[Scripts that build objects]
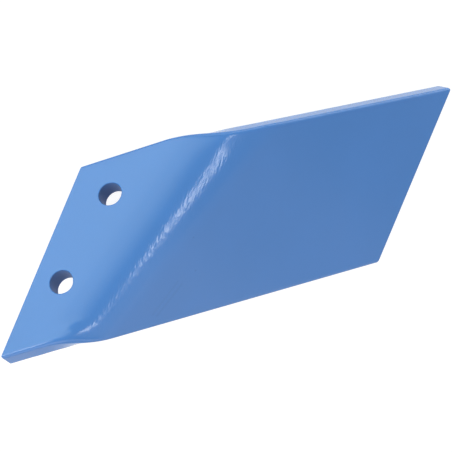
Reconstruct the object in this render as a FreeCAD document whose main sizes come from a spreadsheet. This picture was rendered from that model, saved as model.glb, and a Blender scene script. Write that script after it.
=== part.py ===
import FreeCAD, Part
import math
import os
import Sketcher

# Cultivator wing share: one length of flat bar, cut off askew at both ends and bent once
# across its width on a slanting line. The short leg is the flange, with two bolt holes.
# The long leg is the wing. The bend flares, so its lines meet in an apex beyond the lower
# long edge and its two broad faces are parts of cones.
#
# The body's own frame has the flange's outer face in its XY plane, the lower long edge
# along X and the corner of the flange at the origin. The metal lies below that plane, and
# the wing turns down from it. Lengths are in millimetres and angles in degrees.

SIZES = (
    ("bar_width", 100.0, "flat bar, across"),
    ("bar_thickness", 12.0, "flat bar, through"),
    ("bar_length", 244.0, "along a long edge, from cut to cut, before bending"),
    ("cut_angle", 58.25, "between each cut end and the long edges"),
    ("rolled_edge_radius", 1.9, "long edges, as the bar is rolled"),
    ("cut_edge_radius", 0.5, "edges of the cut ends, softened by grit and paint"),
    ("bend_start", 15.3, "flat length of the lower long edge ahead of the bend"),
    ("bend_line_angle", 45.5, "between the first bend line and the lower long edge"),
    ("bend_angle", 62.0, "turn of the wing against the flange"),
    ("bend_radius", 21.0, "inside the bend, at the lower long edge"),
    ("bend_flare", 5.1, "half angle of the cones, which widens the bend upwards"),
    ("upper_edge_swell", 1.6, "how far the upper edge bulges on the inside of the bend"),
    ("lower_edge_swell", 1.2, "how far the lower edge bulges on the inside of the bend"),
    ("upper_edge_draw", 2.3, "how far the upper edge is drawn in on the outside of the bend"),
    ("lower_edge_draw", 1.0, "how far the lower edge is drawn in on the outside of the bend"),
    ("lower_edge_sway", 0.7, "how much more of that comes early in the bend than late"),
    ("hole_diameter", 13.5, "bolt holes, clearance for 12 mm bolts"),
    ("hole_rim_radius", 0.6, "rims of the bolt holes"),
    ("lower_hole_along", 40.5, "lower hole, from the flange's corner along the edge"),
    ("lower_hole_across", 33.5, "lower hole, from the lower long edge"),
    ("hole_spacing", 56.0, "centre to centre"),
    ("hole_row_angle", 50.8, "between the row of holes and the long edge"),
)
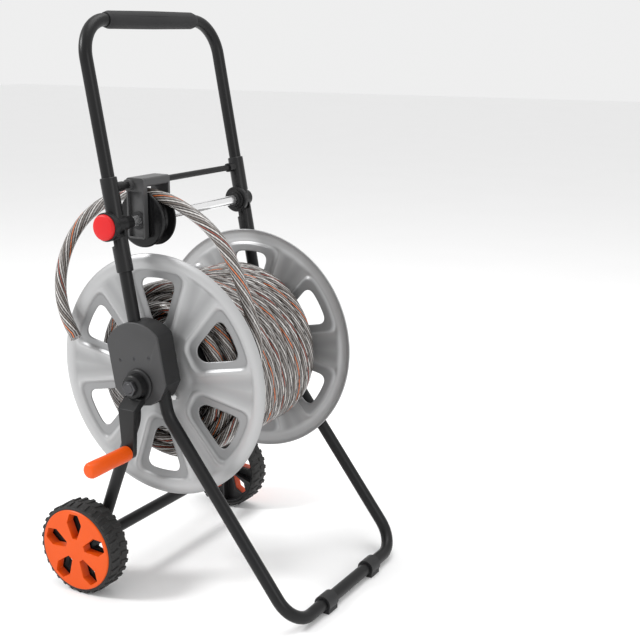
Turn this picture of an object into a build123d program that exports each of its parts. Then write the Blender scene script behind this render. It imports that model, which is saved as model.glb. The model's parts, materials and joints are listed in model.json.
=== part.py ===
"""Garden hose reel cart: folding handle, cranked reel, sliding hose guide, two wheels.

Millimetres. +X is forward, +Y is the water inlet side, +Z is up. The origin is on the floor, under the
middle of the whole cart. Most sizes are given from the middle of the reel axis, through at().
"""

from build123d import *
import os
from math import cos, radians, sin

os.makedirs("parts", exist_ok=True)

# ---- driving dimensions -------------------------------------------------------------------------
reel_x = -42.5  # reel axis, from the middle of the cart's depth
mid_y = 39.0  # middle plane of the frame: the crank sticks out further than the inlet
reel_z = 360.0  # reel axis above the floor

lean = 10.3  # uprights and handle lean back by this many degrees
hinge_h = 245.0  # folding hinge, from the reel axis along the lean
handle_h = 551.0  # top bar of the handle, along the lean
side_y = 170.0  # planes of the side tubes
tube_r = 10.0
tube_wall = 1.5
sleeve_r = 13.0  # knuckle sleeves round the tubes
fit = 0.05  # radial running clearance

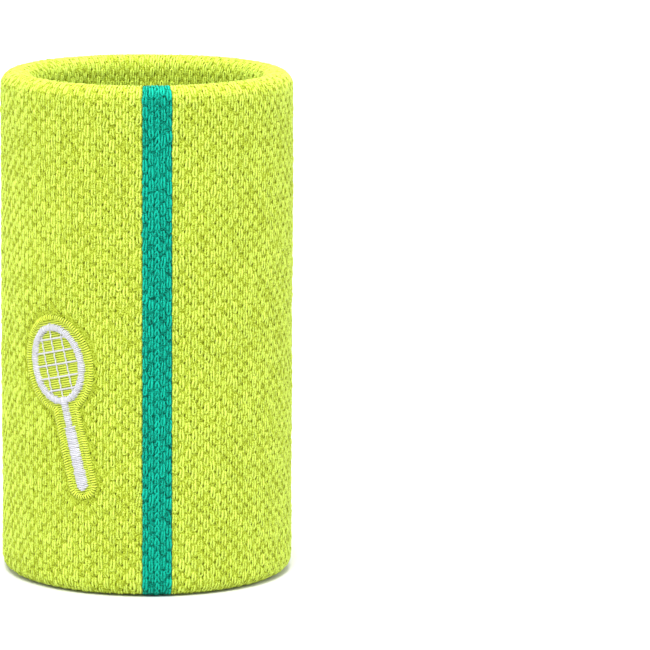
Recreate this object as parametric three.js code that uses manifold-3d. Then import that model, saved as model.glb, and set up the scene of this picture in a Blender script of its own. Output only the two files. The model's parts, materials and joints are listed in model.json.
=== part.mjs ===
// A long sweat wristband: one knitted tube folded back inside itself, so that it has a fold at each end,
// an outer layer, a lining, and a ring seam in the lining that joins the two cut ends.
// Between the layers lie the loop pile, the elastic inlay and the back of the embroidered mark.
// Millimetres, +Z up. The origin is the centre of the lower fold, and the stripe faces -Y.
import * as THREE from "three";
import { mergeVertices } from "three/addons/utils/BufferGeometryUtils.js";
import Module from "manifold-3d";

const wasm = await Module();
wasm.setup();

// Overall sizes
const bandHeight = 120;
const outerDiameter = 69;

// The layers of the wall, from the outside in
const knitThickness = 1.6;
const elasticDiameter = 0.5;
const pileThickness = 0.8;
const backingThickness = 0.25;
const bobbinThickness = 0.25;
const layerGap = 0.2; // between fabric, elastic and pile
const sheetGap = 0.15; // round the thin sheets behind the mark

// Folds
const foldRadius = 3.0; // outside corner radius of the fold at each end

// Knitted stripe
const stripeWidth = 7.0; // along the outer face
const knitJoin = 0.1; // between the stripe and the ground knit, on each side

// Ring seam in the lining
const seamHeight = 82;
const seamSlit = 0.3; // between the two turned cut ends
const looperThickness = 0.4;
const needleThreadWidth = 0.5;
const threadGap = 0.15; // between sewing thread and cloth
const seamClearance = 1.2; // along the height, between the seam and what stops short of it

// Stitches that close the turning gap, on the face of the lining
const tackWidth = 14;
const tackHeight = 3;
const tackThread = 0.45;
const tackPoints = 8;
const tackAzimuth = 180;

// Elastic inlay
const elasticPitch = 15;
const foldClearance = 1.5; // along the height, between the inlay and the start of a fold

// Embroidered mark: a plain racket, leaning to the left
const markAzimuth = -37.3;
const markHeight = 44.3;
const markLean = 14;
const headHalfWidth = 7.6;
const headHalfLength = 9.6;
const frameWidth = 1.8;
const shaftWidth = 1.9;
const shaftLength = 5.5;
const handleWidth = 3.0;
const handleLength = 15.0;
const handleRound = 1.2; // corner radius at the foot of the handle
const markMargin = 2.2; // from the racket to the edge of the border
const borderWidth = 1.5;
const stringSpacing = 3.0;
const stringWidth = 0.6;
const backingMargin = 3.0; // from the border to the edge of the backing
const groundThread = 0.4;
const borderThread = 0.8;
const motifThread = 0.5;
const stringThread = 0.3;
const markGap = 0.1; // between one thread layer of the mark and the next
const markJoin = 0.15; // between neighbouring thread areas of the mark

// Fineness
const ringSegments = 48;
const foldSegments = 4;
const helixSegments = 36;
const curveSegments = 10;

// Colours
const lime = 0xcfe83a;
const teal = 0x12b08c;
const white = 0xf4f4f6;
const ecru = 0xe9e6da;

// Radii of the layers
const outerRadius = outerDiameter / 2;
const outerKnitBack = outerRadius - knitThickness;
const outerElasticMiddle = outerKnitBack - layerGap - elasticDiameter / 2;
const outerPileFace = outerElasticMiddle - elasticDiameter / 2 - layerGap;
const outerPileBack = outerPileFace - pileThickness;
const backingFace = outerPileBack - sheetGap;
const backingBack = backingFace - backingThickness;
const bobbinFace = backingBack - markGap;
const bobbinBack = bobbinFace - bobbinThickness;
const innerPileBack = bobbinBack - sheetGap;
const innerPileFace = innerPileBack - pileThickness;
const innerElasticMiddle = innerPileFace - layerGap - elasticDiameter / 2;
const innerKnitBack = innerElasticMiddle - elasticDiameter / 2 - layerGap;
const innerRadius = innerKnitBack - knitThickness;

// Places along the height
const slitBottom = seamHeight - seamSlit / 2;
const slitTop = seamHeight + seamSlit / 2;
const seamZoneHalf = seamSlit / 2 + knitThickness + threadGap + looperThickness + seamClearance;
const seamZoneBottom = seamHeight - seamZoneHalf;
const seamZoneTop = seamHeight + seamZoneHalf;
const pileEnd = knitThickness + layerGap + elasticDiameter + layerGap; // from an end of the band

// The turned cut ends stop where their edge threads clear the sheets behind the mark.
const allowanceEdge = innerPileBack - looperThickness - threadGap;

const tau = 2 * Math.PI;
const radians = THREE.MathUtils.degToRad;

// A closed geometry as a solid that can be joined and cut.
function solid(geometry) {
  const bare = geometry.clone();
  bare.deleteAttribute("normal");
  bare.deleteAttribute("uv");
  const merged = mergeVertices(bare, 1e-5);
  return new wasm.Manifold(
    new wasm.Mesh({
      numProp: 3,
      vertProperties: merged.attributes.position.array,
      triVerts: new Uint32Array(merged.index.array),
    }),
  );
}

// The geometry of a solid.
function geometryOf(body) {
  const { vertProperties, triVerts, numProp, numVert } = body.getMesh();
  const places = new Float32Array(numVert * 3);
  for (let i = 0; i < numVert; i++) {
    places.set(vertProperties.subarray(i * numProp, i * numProp + 3), i * 3);
  }
  const made = new THREE.BufferGeometry();
  made.setAttribute("position", new THREE.BufferAttribute(places, 3));
  made.setIndex(new THREE.BufferAttribute(new Uint32Array(triVerts), 1));
  made.computeVertexNormals();
  return made;
}

// A ring about the Z axis, from a closed outline of [radius, height] points taken anticlockwise.
function ring(outline) {
  const points = [...outline, outline[0]].map(([r, z]) => new THREE.Vector2(r, z));
  return new THREE.LatheGeometry(points, ringSegments).rotateX(Math.PI / 2);
}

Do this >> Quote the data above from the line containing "Turn this picture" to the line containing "from math import cos, radians, sin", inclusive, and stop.

Task response >>
Turn this picture of an object into a build123d program that exports each of its parts. Then write the Blender scene script behind this render. It imports that model, which is saved as model.glb. The model's parts, materials and joints are listed in model.json.
=== part.py ===
"""Garden hose reel cart: folding handle, cranked reel, sliding hose guide, two wheels.

Millimetres. +X is forward, +Y is the water inlet side, +Z is up. The origin is on the floor, under the
middle of the whole cart. Most sizes are given from the middle of the reel axis, through at().
"""

from build123d import *
import os
from math import cos, radians, sin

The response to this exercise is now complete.